◆ **WHAT IS REQUIRED**
List all lines of the data containing the word "True".

>> begin DATA SHOWN

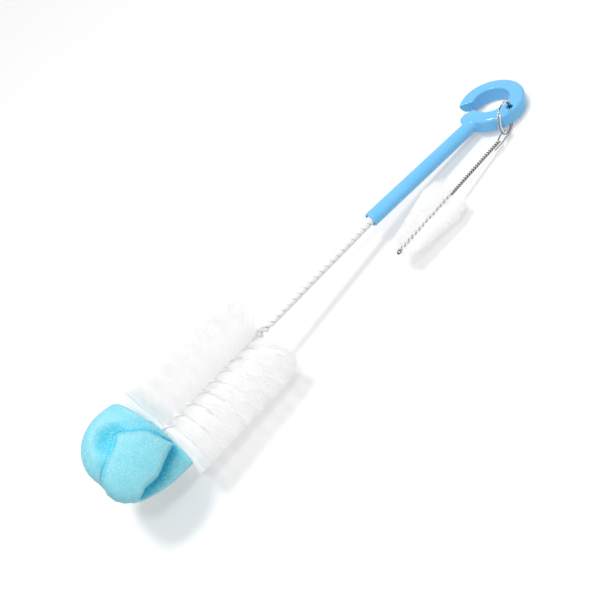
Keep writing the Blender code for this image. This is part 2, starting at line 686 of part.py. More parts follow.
def build_small_wire(parts, parent, look):
    """One steel wire: twisted up the shank, folded at the tip, twisted back, round the eye to its tail."""
    twist = small_twist()
    end = SMALL_HEAD_START + SMALL_HEAD_LENGTH + SMALL_WIRE_TIP
    inward = twist.strand(end, 0.0)
    outward = twist.strand(end, math.pi)
    offset = twist.offset(end)
    across = twist.across(end, 0.0)
    fold = []
    for i in range(1, FOLD_STEPS):
        turn = math.pi * i / FOLD_STEPS
        fold.append(Vector((end + offset * math.sin(turn), 0.0, 0.0)) + across * (offset * math.cos(turn)))
    eye = [Vector((EYE_LEG, -EYE_HALF_WIDTH, 0.0))]
    curl = arc((EYE_HALF_WIDTH - EYE_TIP, 0.0), EYE_HALF_WIDTH, 270, 90, EYE_STEPS)
    eye += [Vector((x, y, 0.0)) for x, y in curl]
    eye += [Vector((EYE_LEG, EYE_HALF_WIDTH, 0.0)), Vector((EYE_TWIST_START, EYE_TAIL_SIDE, 0.0)),
            Vector((EYE_TAIL_END, EYE_TAIL_SIDE, 0.0))]
    points = inward + fold + outward[::-1] + eye
    gap = least_self_gap(points, SMALL_WIRE_DIAMETER)
    print("least gap of the small wire to itself, mm:", gap * MILLIMETRES)
    return wire("small_wire", points, SMALL_WIRE_DIAMETER, parts, parent, look)


def build_small_bristles(parts, parent, look, layout):
    """The tapered head of the small brush."""
    twist = small_twist()
    wander = random.Random(SEED)

    def tip(share):
        place = share * SMALL_HEAD_LENGTH
        if place < SMALL_HEAD_WIDEST:
            part = place / SMALL_HEAD_WIDEST
            radius = SMALL_START_RADIUS + (SMALL_WIDEST_RADIUS - SMALL_START_RADIUS) * part
        else:
            part = (place - SMALL_HEAD_WIDEST) / (SMALL_HEAD_LENGTH - SMALL_HEAD_WIDEST)
            radius = SMALL_WIDEST_RADIUS + (SMALL_TIP_RADIUS - SMALL_WIDEST_RADIUS) * part
        lean = SMALL_LEAN_FORWARD * share - SMALL_LEAN_BACK * (1.0 - share)
        return radius, lean + wander.uniform(-SMALL_LEAN_WANDER, SMALL_LEAN_WANDER)

    half = twist.offset(SMALL_HEAD_START) + SMALL_WIRE_DIAMETER / 2 + SMALL_WEB_OVERHANG
    return bristles("small_bristles", twist, SMALL_HEAD_START, SMALL_HEAD_LENGTH,
                    (half, SMALL_WEB_THICKNESS), 2, SMALL_STRANDS_A_SIDE, tip, layout.small_height,
                    parts, parent, look)


def centre_on_table(frame, parts):
    """Moves the brush so that the middle of its footprint is the origin."""
    bpy.context.view_layer.update()
    graph = bpy.context.evaluated_depsgraph_get()
    corners = []
    for obj in parts.objects:
        if obj.type == "EMPTY":
            continue
        seen = obj.evaluated_get(graph)
        mesh = seen.to_mesh()
        corners += [seen.matrix_world @ vert.co for vert in mesh.vertices]
        seen.to_mesh_clear()
    places = np.array([tuple(corner) for corner in corners])
    middle = (places.min(axis=0) + places.max(axis=0)) / 2
    frame.location.x -= middle[0]
    frame.location.y -= middle[1]


def main():
    clear_scene()
    parts = collection("bottle_brush")
    cutters = collection("cutters")
    layout = Layout()
    blue = material("handle_blue", BLUE, 0.22, 0.0)
    coated = material("coated_white", WHITE, 0.4, 0.0)
    nylon = material("nylon_white", WHITE, 0.45, 0.0)
    small_nylon = material("small_nylon_white", WHITE, 0.45, 0.0)
    foam = material("foam_blue", FOAM_BLUE, 0.95, 0.0)
    bright = material("ring_steel", STEEL, 0.18, 1.0)
    drawn = material("wire_steel", STEEL, 0.3, 1.0)
    frame = empty("handle_frame", parts, None, layout.frame)
    ring_frame = empty("split_ring_axis", parts, frame, layout.ring_frame)
    in_ring = layout.ring_frame.inverted() @ layout.small_frame
    small_frame = empty("small_brush_axis", parts, ring_frame, in_ring)
    build_handle(parts, cutters, frame, blue)
    build_stem(parts, frame, coated)
    build_main_bristles(parts, frame, nylon, layout)
    build_foam(parts, cutters, frame, foam)
    build_split_ring(parts, layout, ring_frame, bright)
    build_small_wire(parts, small_frame, drawn)
    build_small_bristles(parts, small_frame, small_nylon, layout)
    centre_on_table(frame, parts)


main()
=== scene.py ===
"""Looks of a bottle brush that lies on a white table, with a small brush on a split ring in its hook."""
import json
import logging
import math
from collections.abc import Callable, Sequence
from dataclasses import dataclass, field
from enum import Enum
from itertools import product

import bpy
import numpy as np
from mathutils import Matrix, Vector


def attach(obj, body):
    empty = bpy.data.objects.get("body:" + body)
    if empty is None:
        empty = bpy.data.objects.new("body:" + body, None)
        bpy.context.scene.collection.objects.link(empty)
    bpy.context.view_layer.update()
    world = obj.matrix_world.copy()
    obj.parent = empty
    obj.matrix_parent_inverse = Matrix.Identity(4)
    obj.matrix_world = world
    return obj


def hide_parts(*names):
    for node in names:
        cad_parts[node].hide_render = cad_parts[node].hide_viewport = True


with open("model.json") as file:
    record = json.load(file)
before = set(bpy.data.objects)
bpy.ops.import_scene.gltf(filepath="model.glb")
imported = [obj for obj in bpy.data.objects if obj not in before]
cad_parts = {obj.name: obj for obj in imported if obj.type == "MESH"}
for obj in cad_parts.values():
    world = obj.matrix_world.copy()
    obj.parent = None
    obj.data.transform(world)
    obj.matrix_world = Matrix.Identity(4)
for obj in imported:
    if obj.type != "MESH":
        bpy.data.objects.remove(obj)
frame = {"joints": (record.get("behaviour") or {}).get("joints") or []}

log = logging.getLogger("brush")
MM = 0.001
TURN_DEG = 360.0
TINY = 1e-9
STRAND_POINTS = 3
STRAND_SIDES = 3
# A skin: its room round a shape, the steps for its slope, its rounds of drawing, and the least slope in one.
EDGE_CELLS = 3
STEPS_A_CELL = 50
DRAWING_ROUNDS = 4
LEAST_STEEPNESS = 0.05
WHITE = (1.0, 1.0, 1.0, 1.0)
Colour = tuple[float, float, float, float]
Distance = Callable[[np.ndarray], np.ndarray]


class Body(Enum):
    """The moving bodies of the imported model."""

    BRUSH = "brush"
    RING = "ring"
    SMALL_BRUSH = "small_brush"


class Kind(Enum):
    """What is stored at each point of a mesh."""

    NUMBER = "FLOAT"
    DIRECTION = "FLOAT_VECTOR"


class Draw(Enum):
    """What a strand's random number is for, with what is added to its head's seed."""

    LEAN = 2
    ROLL = 3
    TRIM = 4
    SHADE = 5


# Nodes


class Web:
    """A node tree that is written as calls: each call adds one node and links what it is given."""

    def __init__(self, tree: bpy.types.NodeTree) -> None:
        """Takes the tree that gets the nodes."""
        self.tree = tree

    def put(self, socket: bpy.types.NodeSocket, value: object) -> None:
        """Links a socket to this one, or sets its constant.

        Args:
            socket: The input that is fed.
            value: A socket, or a number, colour, vector or data block.
        """
        if isinstance(value, bpy.types.NodeSocket):
            self.tree.links.new(value, socket)
        else:
            socket.default_value = value

    def node(self, kind: str, inputs: dict[int | str, object] | None = None,
             **settings: object) -> bpy.types.Node:
        """Adds a node.

        Args:
            kind: The node's type name.
            inputs: What goes into each input, by name or number.
            settings: The node's own properties.

        Returns:
            The node.
        """
        made = self.tree.nodes.new(kind)
        for name, value in settings.items():
            setattr(made, name, value)
        for key, value in (inputs or {}).items():
            self.put(made.inputs[key], value)
        return made

    def math(self, operation: str, *values: object) -> bpy.types.NodeSocket:
        """The result of one arithmetic step on numbers or sockets."""
        return self.node("ShaderNodeMath", dict(enumerate(values)), operation=operation).outputs[0]

    def vector(self, operation: str, *values: object) -> bpy.types.NodeSocket:
        """The result of one arithmetic step on vectors."""
        return self.node("ShaderNodeVectorMath", dict(enumerate(values)), operation=operation).outputs[0]


class GeometryTree(Web):
    """A Geometry Nodes tree with named inputs, which ends in Realize Instances and Set Material."""

    def __init__(self, name: str) -> None:
        """Starts the tree with a geometry input and output.

        Args:
            name: The tree's name.
        """
        super().__init__(bpy.data.node_groups.new(name, "GeometryNodeTree"))
        for way in ("INPUT", "OUTPUT"):
            self.tree.interface.new_socket("Geometry", in_out=way, socket_type="NodeSocketGeometry")
        self.sockets: dict[str, str] = {}
        self.start = self.node("NodeGroupInput")

    def ask(self, name: str, kind: str) -> bpy.types.NodeSocket:
        """Adds a named input.

        Args:
            name: The input's name.
            kind: Float, Int or Material.

        Returns:
            The socket that carries it in the tree.
        """
        made = self.tree.interface.new_socket(name, in_out="INPUT", socket_type=f"NodeSocket{kind}")
        self.sockets[name] = made.identifier
        return self.start.outputs[name]

    def end(self, geometry: bpy.types.NodeSocket) -> None:
        """Closes the tree with its last three nodes.

        Args:
            geometry: What has been made.
        """
        material = self.ask("Material", "Material")
        smooth = self.node("GeometryNodeSetShadeSmooth", {"Geometry": geometry})
        real = self.node("GeometryNodeRealizeInstances", {"Geometry": smooth.outputs[0]})
        dressed = self.node("GeometryNodeSetMaterial", {"Geometry": real.outputs[0], "Material": material})
        self.node("NodeGroupOutput", {0: dressed.outputs[0]})

    def grow(self, name: str, guide: bpy.types.Mesh, values: dict[str, object]) -> bpy.types.Mesh:
        """Runs the tree on a guide mesh.

        Args:
            name: The name of the mesh that comes out.
            guide: The points or the line that the tree starts from.
            values: A value for each named input.

        Returns:
            A plain mesh.
        """
        carrier = bpy.data.objects.new(f"{name}_guide", guide)
        bpy.context.scene.collection.objects.link(carrier)
        modifier = carrier.modifiers.new("Grow", "NODES")
        modifier.node_group = self.tree
        for key, value in values.items():
            modifier[self.sockets[key]] = value
        graph = bpy.context.evaluated_depsgraph_get()
        made = bpy.data.meshes.new_from_object(carrier.evaluated_get(graph), depsgraph=graph)
        made.name = name
        bpy.data.objects.remove(carrier, do_unlink=True)
        return made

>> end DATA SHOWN

◆ **EXPECTED ANSWER**
        cad_parts[node].hide_render = cad_parts[node].hide_viewport = True
        bpy.data.objects.remove(carrier, do_unlink=True)